Most of the changes have been funded with voter-approved state bond measures, utility incentives and grants from agencies including the South Coast Air Quality Management District, Southern California Edison and the L.A. Department of Water and Power. An additional $120 million in federal Clean Renewable Energy Bonds may also be available to LAUSD to help it go solar.

“If we can demonstrate that it’s possible to be green in a cost-effective manner in a school district as large as L.A., it can be done almost anywhere,” said Randy Britt, director of sustainability initiatives for LAUSD. “All this is part of an investment plan that will help build assets that will then be able to generate savings in the general fund.”

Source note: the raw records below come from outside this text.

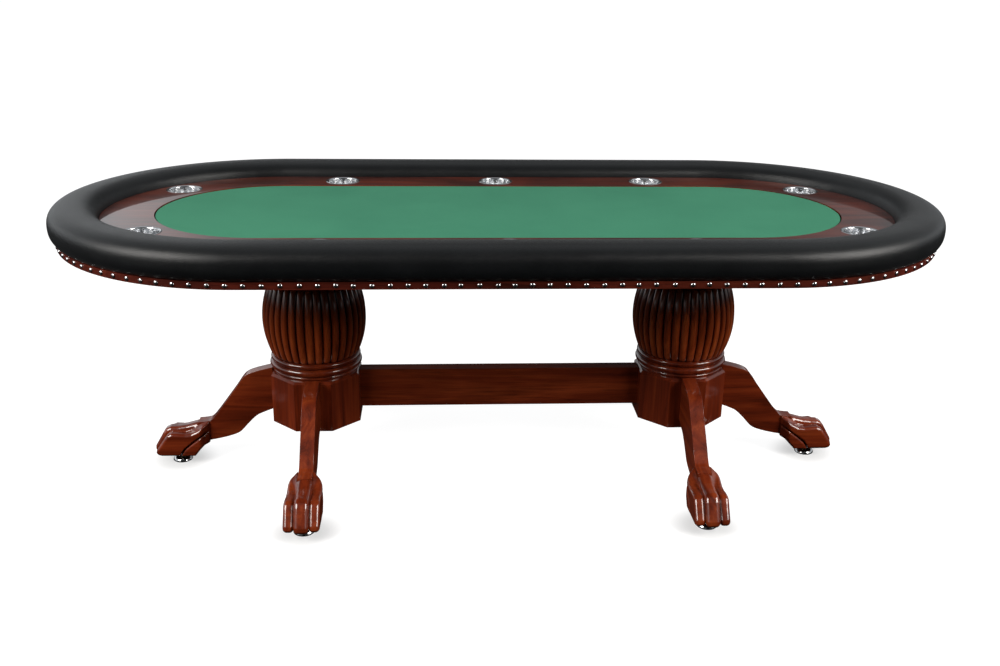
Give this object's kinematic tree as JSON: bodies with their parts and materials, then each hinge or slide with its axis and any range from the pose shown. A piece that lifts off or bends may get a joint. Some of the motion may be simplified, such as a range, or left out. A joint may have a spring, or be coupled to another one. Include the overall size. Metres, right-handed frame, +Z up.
{
  "type": "poker table",
  "caption": "Racetrack poker table with padded rail, wooden racetrack, lift-out cup holders, felt playing field and turned double pedestals on carved paw feet.",
  "frame": {"origin": "on the floor, under the centre of the table", "axes": "+X along the table's length, +Y across it, +Z up"},
  "size_m": [2.3876, 1.118, 0.7874],
  "materials": {
    "rail_leather": "black grained leatherette, soft sheen",
    "rail_foam": "upholstery foam",
    "plywood": "plain plywood",
    "skirt_wood": "dark red mahogany stain, satin lacquer",
    "nail_metal": "polished nickel",
    "track_wood": "mahogany stain, high gloss lacquer",
    "deck_wood": "plain board",
    "cloth": "green woven speed cloth",
    "field_foam": "thin underlay foam",
    "cup_steel": "polished stainless steel",
    "bolt_steel": "zinc plated",
    "leg_wood": "dark red mahogany stain, gloss lacquer",
    "turned_wood": "dark red mahogany stain, gloss lacquer",
    "block_wood": "dark red mahogany stain, gloss lacquer",
    "paw_wood": "carved mahogany, gloss lacquer",
    "insert_brass": "plain brass",
    "glide_nickel": "nickel plated"
  },
  "bodies": {
    "table": {"rail_cover": "rail_leather", "rail_foam": "rail_foam", "rail_frame": "plywood", "skirt_front": "skirt_wood", "skirt_rear": "skirt_wood", "skirt_left_end": "skirt_wood", "skirt_right_end": "skirt_wood", "skirt_nails": "nail_metal", "racetrack": "track_wood", "racetrack_riser": "plywood", "deck": "deck_wood", "playing_cloth": "cloth", "playing_foam": "field_foam", "playing_board": "plywood", "batten_front": "deck_wood", "batten_rear": "deck_wood", "rail_bolts": "bolt_steel", "deck_screws": "bolt_steel", "top_plate_left": "leg_wood", "top_plate_right": "leg_wood", "upper_collar_left": "turned_wood", "upper_collar_right": "turned_wood", "column_left": "turned_wood", "column_right": "turned_wood", "lower_collar_left": "turned_wood", "lower_collar_right": "turned_wood", "base_block_left": "block_wood", "base_block_right": "block_wood", "tie_rods": "bolt_steel", "leg_left_front": "leg_wood", "leg_left_rear": "leg_wood", "leg_left_outer": "leg_wood", "leg_right_front": "leg_wood", "leg_right_rear": "leg_wood", "leg_right_outer": "leg_wood", "paw_left_front": "paw_wood", "paw_left_rear": "paw_wood", "paw_left_outer": "paw_wood", "paw_right_front": "paw_wood", "paw_right_rear": "paw_wood", "paw_right_outer": "paw_wood", "frame_bolts": "bolt_steel", "stretcher": "leg_wood", "leveller_inserts": "insert_brass"},
    "cup_1": {"cup_holder_1": "cup_steel"},
    "cup_2": {"cup_holder_2": "cup_steel"},
    "cup_3": {"cup_holder_3": "cup_steel"},
    "cup_4": {"cup_holder_4": "cup_steel"},
    "cup_5": {"cup_holder_5": "cup_steel"},
    "cup_6": {"cup_holder_6": "cup_steel"},
    "cup_7": {"cup_holder_7": "cup_steel"},
    "cup_8": {"cup_holder_8": "cup_steel"},
    "cup_9": {"cup_holder_9": "cup_steel"},
    "cup_10": {"cup_holder_10": "cup_steel"},
    "foot_left_front": {"leveller_left_front": "glide_nickel"},
    "foot_left_rear": {"leveller_left_rear": "glide_nickel"},
    "foot_left_outer": {"leveller_left_outer": "glide_nickel"},
    "foot_right_front": {"leveller_right_front": "glide_nickel"},
    "foot_right_rear": {"leveller_right_rear": "glide_nickel"},
    "foot_right_outer": {"leveller_right_outer": "glide_nickel"}
  },
  "joints": [
    {"name": "cup_1_lift", "type": "slide", "parent": "table", "child": "cup_1", "axis": [0, 0, 1], "range_m": [0, 0.12]},
    {"name": "cup_2_lift", "type": "slide", "parent": "table", "child": "cup_2", "axis": [0, 0, 1], "range_m": [0, 0.12]},
    {"name": "cup_3_lift", "type": "slide", "parent": "table", "child": "cup_3", "axis": [0, 0, 1], "range_m": [0, 0.12]},
    {"name": "cup_4_lift", "type": "slide", "parent": "table", "child": "cup_4", "axis": [0, 0, 1], "range_m": [0, 0.12]},
    {"name": "cup_5_lift", "type": "slide", "parent": "table", "child": "cup_5", "axis": [0, 0, 1], "range_m": [0, 0.12]},
    {"name": "cup_6_lift", "type": "slide", "parent": "table", "child": "cup_6", "axis": [0, 0, 1], "range_m": [0, 0.12]},
    {"name": "cup_7_lift", "type": "slide", "parent": "table", "child": "cup_7", "axis": [0, 0, 1], "range_m": [0, 0.12]},
    {"name": "cup_8_lift", "type": "slide", "parent": "table", "child": "cup_8", "axis": [0, 0, 1], "range_m": [0, 0.12]},
    {"name": "cup_9_lift", "type": "slide", "parent": "table", "child": "cup_9", "axis": [0, 0, 1], "range_m": [0, 0.12]},
    {"name": "cup_10_lift", "type": "slide", "parent": "table", "child": "cup_10", "axis": [0, 0, 1], "range_m": [0, 0.12]},
    {"name": "foot_left_front_adjust", "type": "slide", "parent": "table", "child": "foot_left_front", "axis": [0, 0, -1], "range_m": [0, 0.012]},
    {"name": "foot_left_rear_adjust", "type": "slide", "parent": "table", "child": "foot_left_rear", "axis": [0, 0, -1], "range_m": [0, 0.012]},
    {"name": "foot_left_outer_adjust", "type": "slide", "parent": "table", "child": "foot_left_outer", "axis": [0, 0, -1], "range_m": [0, 0.012]},
    {"name": "foot_right_front_adjust", "type": "slide", "parent": "table", "child": "foot_right_front", "axis": [0, 0, -1], "range_m": [0, 0.012]},
    {"name": "foot_right_rear_adjust", "type": "slide", "parent": "table", "child": "foot_right_rear", "axis": [0, 0, -1], "range_m": [0, 0.012]},
    {"name": "foot_right_outer_adjust", "type": "slide", "parent": "table", "child": "foot_right_outer", "axis": [0, 0, -1], "range_m": [0, 0.012]}
  ]
}
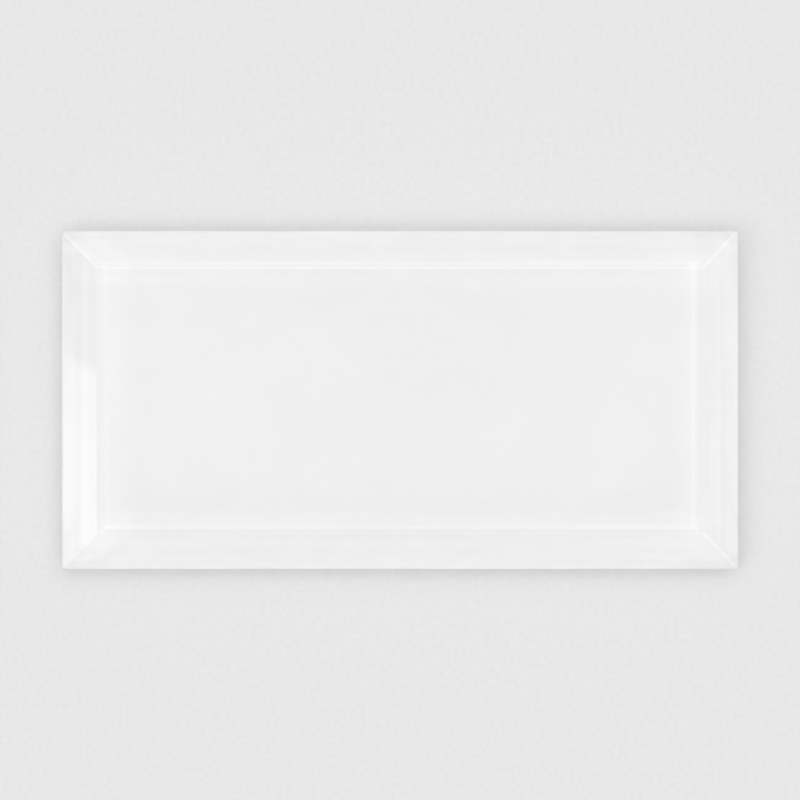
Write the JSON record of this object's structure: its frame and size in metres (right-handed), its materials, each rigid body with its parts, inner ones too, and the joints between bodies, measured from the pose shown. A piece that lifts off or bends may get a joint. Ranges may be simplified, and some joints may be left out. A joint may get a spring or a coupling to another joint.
{
  "type": "beveled glass tile",
  "caption": "Rectangular wall tile of clear glass with mitred beveled margins round a flat field, coated white on its back, laid edge to edge.",
  "frame": {"origin": "middle of the underside, on the outer side of the back coat", "axes": "+X along the tile, +Y across it, +Z out of its beveled face"},
  "size_m": [0.15, 0.075, 0.0082],
  "materials": {
    "clear_glass": "polished face and facets, finely ground edges",
    "white_coat": "opaque white paint film, matte behind, glossy where it is seen through the glass"
  },
  "bodies": {
    "root": {"glass_pane": "clear_glass", "back_coat": "white_coat"}
  },
  "joints": []
}
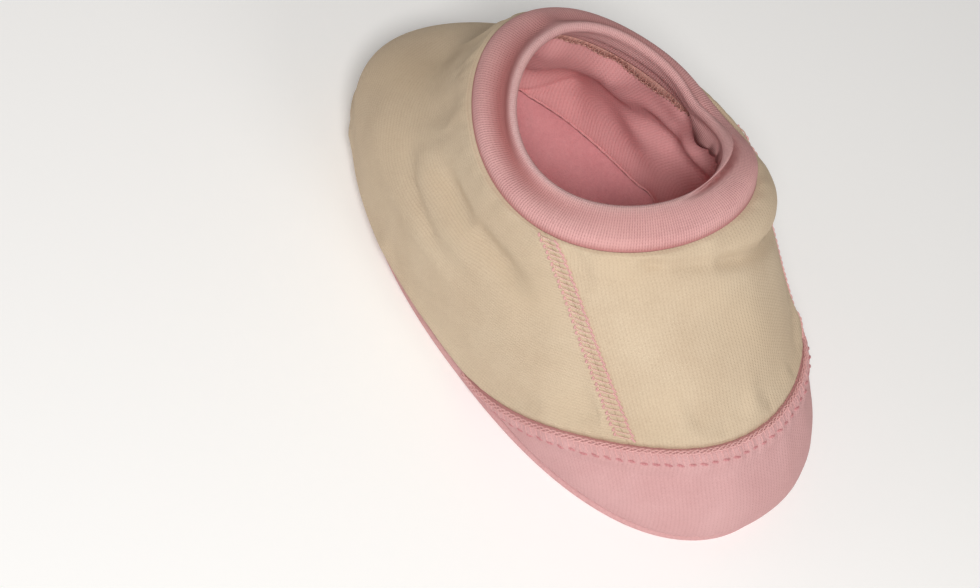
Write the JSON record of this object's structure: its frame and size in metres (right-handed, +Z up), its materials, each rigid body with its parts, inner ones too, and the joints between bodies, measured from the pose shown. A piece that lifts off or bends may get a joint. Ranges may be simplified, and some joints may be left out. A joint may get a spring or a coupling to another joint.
{
  "type": "baby bootie",
  "caption": "Soft knitted baby bootie with a rounded toe cap, flatlocked side seams, a folded rib collar and a padded flat sole.",
  "frame": {"origin": "on the floor under the middle of the bootie's box", "axes": "toe to -Y, heel to +Y, +Z up, the collar opening faces up"},
  "size_m": [0.073, 0.1278, 0.0599],
  "materials": {
    "cream_knit": "fine cream cotton interlock knit, matt, slightly fuzzy",
    "pink_knit": "fine pale pink cotton interlock knit, matt, slightly fuzzy",
    "pink_rib": "pale pink fine rib knit, matt, fuzzy at the fold",
    "rose_lining": "rose pink brushed cotton knit lining, matt",
    "insole_fleece": "rose pink brushed fleece, soft nap",
    "pink_thread": "pink polyester sewing thread, slight sheen",
    "tan_thread": "tan overlock thread, slight sheen",
    "wadding": "white polyester wadding"
  },
  "bodies": {
    "root": {"sole_outer": "pink_knit", "sole_wadding": "wadding", "insole": "insole_fleece", "insole_edge_stitching": "pink_thread", "sole_seam_overlock": "pink_thread", "toe_cap": "pink_knit", "toe_seam_allowance": "pink_knit", "toe_seam_loop_row": "pink_thread", "toe_seam_dash_row": "pink_thread", "vamp_panel": "cream_knit", "quarter_panel": "cream_knit", "side_seam_stitching_left": "pink_thread", "side_seam_stitching_right": "pink_thread", "vamp_lining": "rose_lining", "quarter_lining": "rose_lining", "collar_band": "pink_rib", "collar_seam_overlock": "tan_thread"}
  },
  "joints": []
}
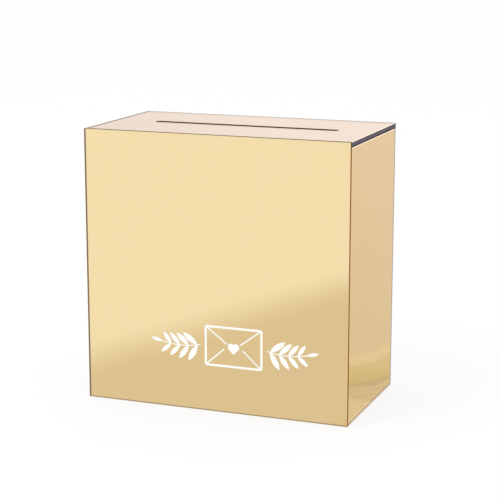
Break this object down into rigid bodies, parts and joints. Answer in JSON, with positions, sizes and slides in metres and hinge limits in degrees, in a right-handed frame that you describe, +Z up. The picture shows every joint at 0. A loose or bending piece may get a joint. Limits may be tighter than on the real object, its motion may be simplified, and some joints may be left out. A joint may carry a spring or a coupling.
{
  "type": "card box",
  "caption": "Upright rectangular box of gold mirror sheets with a lift-off lid that has a long card slot.",
  "frame": {"origin": "on the table at the middle of the footprint", "axes": "+X to the right seen from the front, +Y from front to back, +Z up; the decorated front faces -Y"},
  "size_m": [0.254, 0.1398, 0.254],
  "materials": {
    "gold_mirror_sheet": "polished gold mirror acrylic with a grey painted back",
    "clear_sheet": "clear acrylic with cut edges",
    "white_vinyl": "matte white vinyl film"
  },
  "bodies": {
    "box": {"front_panel": "gold_mirror_sheet", "back_panel": "gold_mirror_sheet", "left_panel": "gold_mirror_sheet", "right_panel": "gold_mirror_sheet", "base_panel": "gold_mirror_sheet", "corner_post_front_left": "clear_sheet", "corner_post_front_right": "clear_sheet", "corner_post_back_left": "clear_sheet", "corner_post_back_right": "clear_sheet", "front_decal": "white_vinyl"},
    "lid": {"lid_panel": "gold_mirror_sheet", "lid_locator_left": "clear_sheet", "lid_locator_right": "clear_sheet"}
  },
  "joints": [
    {"name": "lid_lift", "type": "slide", "parent": "box", "child": "lid", "axis": [0, 0, 1], "range_m": [0, 0.08]}
  ]
}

Under a program unveiled for this school year, a portion of water and energy savings are being returned to schools that institute conservation measures, such as fixing leaky faucets or turning off lights in empty rooms.

The 44 campuses the district plans to build by 2013 will be designed in compliance with the standards of the Collaborative for High Performance Schools, which sets water- and energy-efficiency standards and encourages better classroom acoustics and air quality, mold prevention and natural lighting.

“People think of the whole green issue as focusing on energy, but it’s actually only one-fifth energy. It’s also focused on air quality, land use and human comfort,” said Vivian Loftness, professor of architecture at Carnegie Mellon University and co-chair of a 2008 National Research Council report on green schools. “There’s a much broader set of issues.”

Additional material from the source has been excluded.